Государственный строй Рима[20] к тому времени, которое нас здесь интересует, сохранял в целом значительно большие черты демократизма, восходящего к древнейшему общественному устройству, нежели Карфаген.
Этот демократизм проявлялся, во-первых, в действенности народных собраний. С незапамятных времен в Риме существовали три типа народных собраний (комиций): пережиточно сохранившиеся куриатные (первоначально собрания патрициев), ведавшие усыновлениями, утверждением завещаний и формальным утверждением во власти магистратов; центуриатные (собрания воинов), которые избирали всех высших должностных лиц, принимали законы, входившие в силу после их утверждения сенатом, объявляли войну и заключали мир, осуществляли правосудие по уголовным делам; трибутные, развившиеся с середины V в. из плебейских сходок. Решения трибутных комиций с первой половины III в. были приравнены по значимости к решениям центуриатных комиций, а в их работе стали принимать участие не только плебеи, но и патриции. Многоликость римского народного собрания способна вызвать некоторое удивление, однако она легко объяснима. Гражданский коллектив выступает в различных обстоятельствах в различном облике: в одних ситуациях — как сообщество граждан в прямом смысле этих слов, в других — как совокупность воинов, составляющих народное ополчение, в третьих — как масса плебеев, обсуждающих на своих собраниях государственные дела. Конечно, система прохождения дел в народном собрании и сенате позволяла состоятельным кругам добиваться приемлемых для них решений. Дело в том, что в центуриях граждане были распределены неравномерно и количественно большую часть центурий составляли люди, обладавшие высоким имущественным цензом, которые к тому же голосовали первыми; на народных собраниях ставить вопросы на обсуждение могли только магистраты, и рядовые их участники, следовательно, были лишены законодательной и политической инициативы; решения центуриатных комиций нуждались в утверждении, а с середины IV в.— в предварительном одобрении сената.
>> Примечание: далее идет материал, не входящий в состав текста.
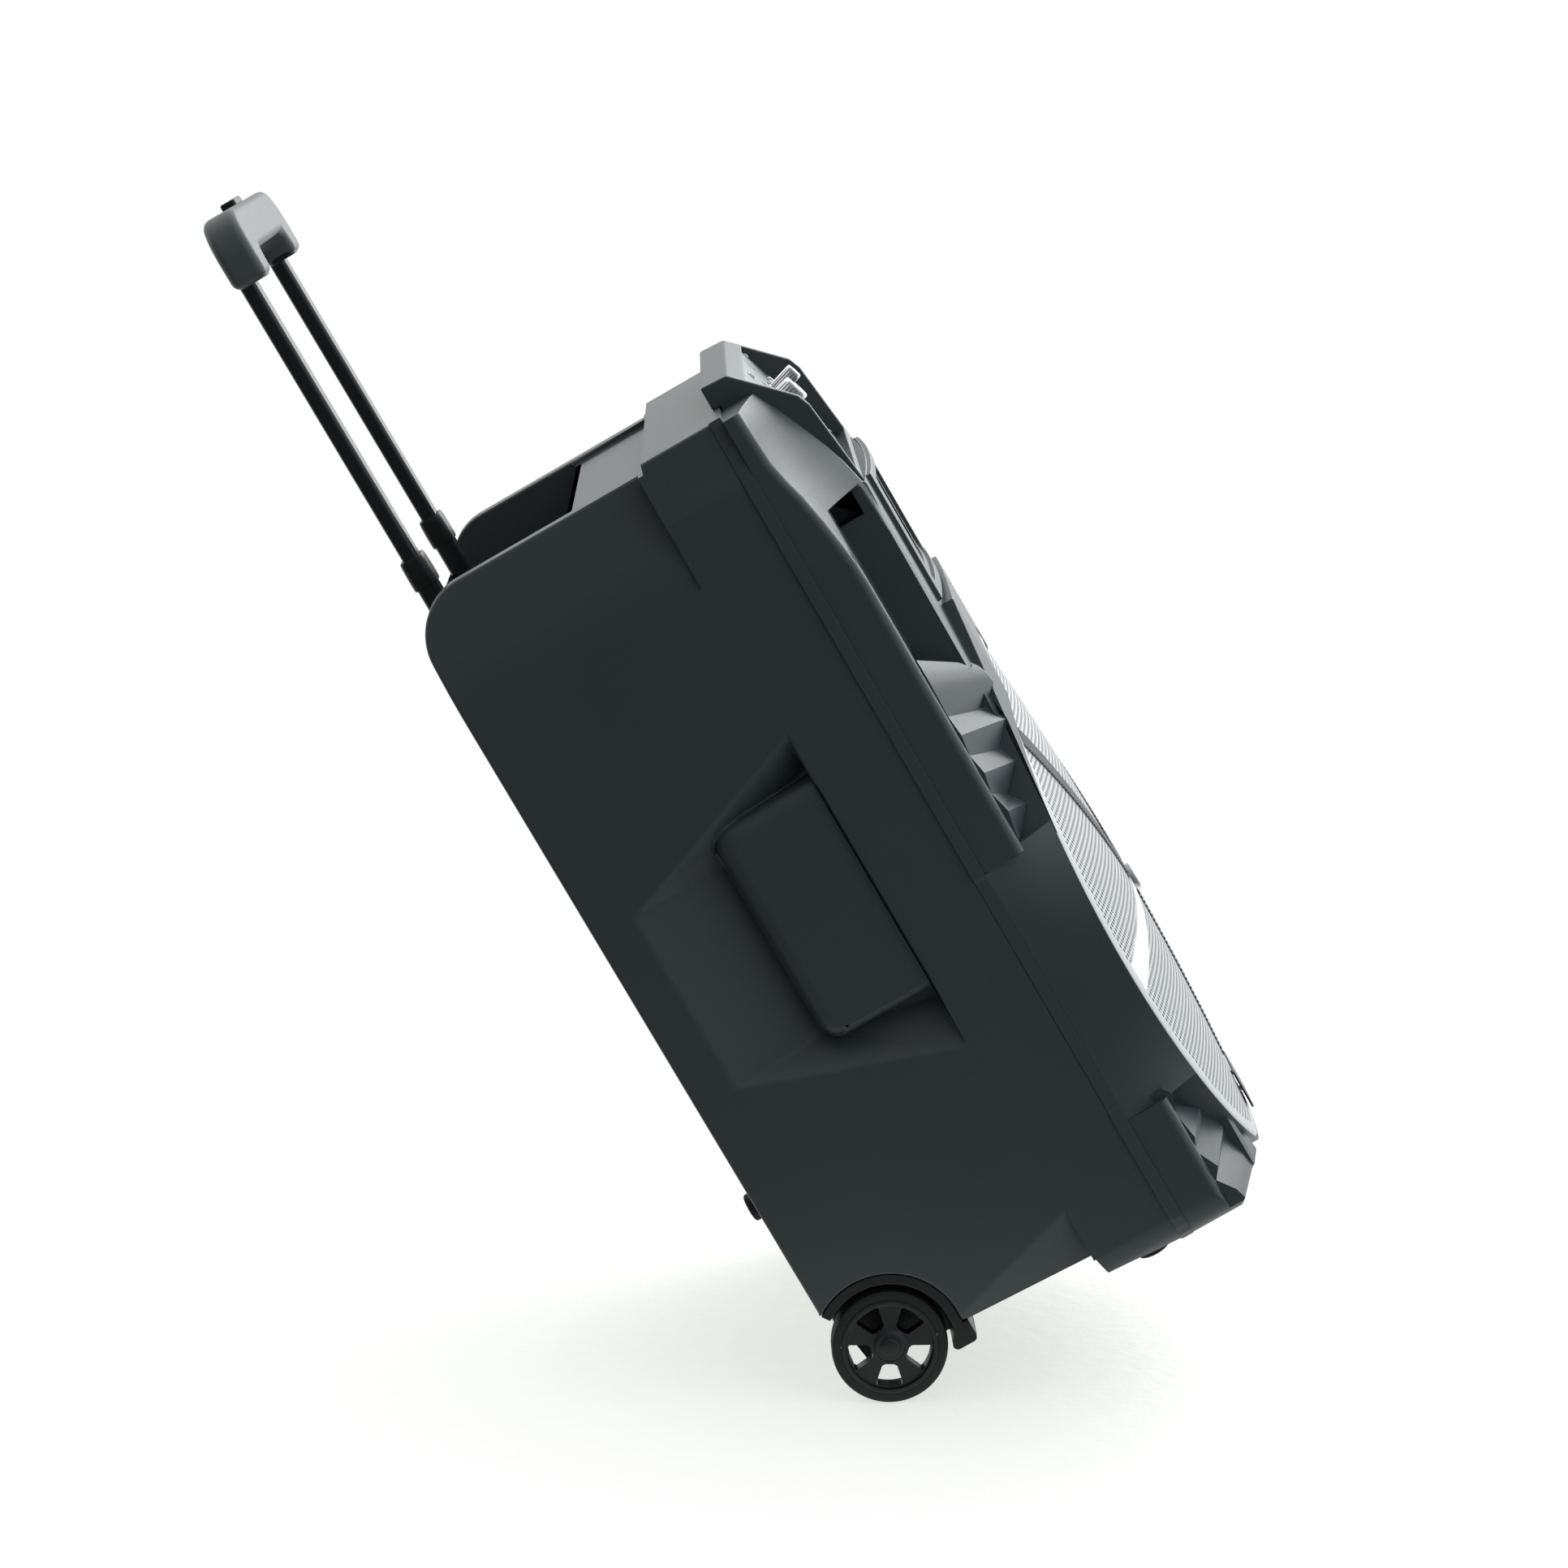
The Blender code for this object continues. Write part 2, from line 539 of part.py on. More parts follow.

Тем не менее народные массы имели некоторую возможность оказывать своим волеизъявлением и голосованием определенное влияние на течение событий; принятие, хотя и после многолетних столкновений, благоприятных для народных масс законов достаточно показательно. Более того, согласно закону Гортензия (287 г.) решения плебейских собраний по трибам — плебисциты вообще не нуждались в одобрении сената. Существенно и то, что римская армия пока еще продолжала оставаться народным ополчением, что также давало в руки демократическим кругам средства воздействия на правительство.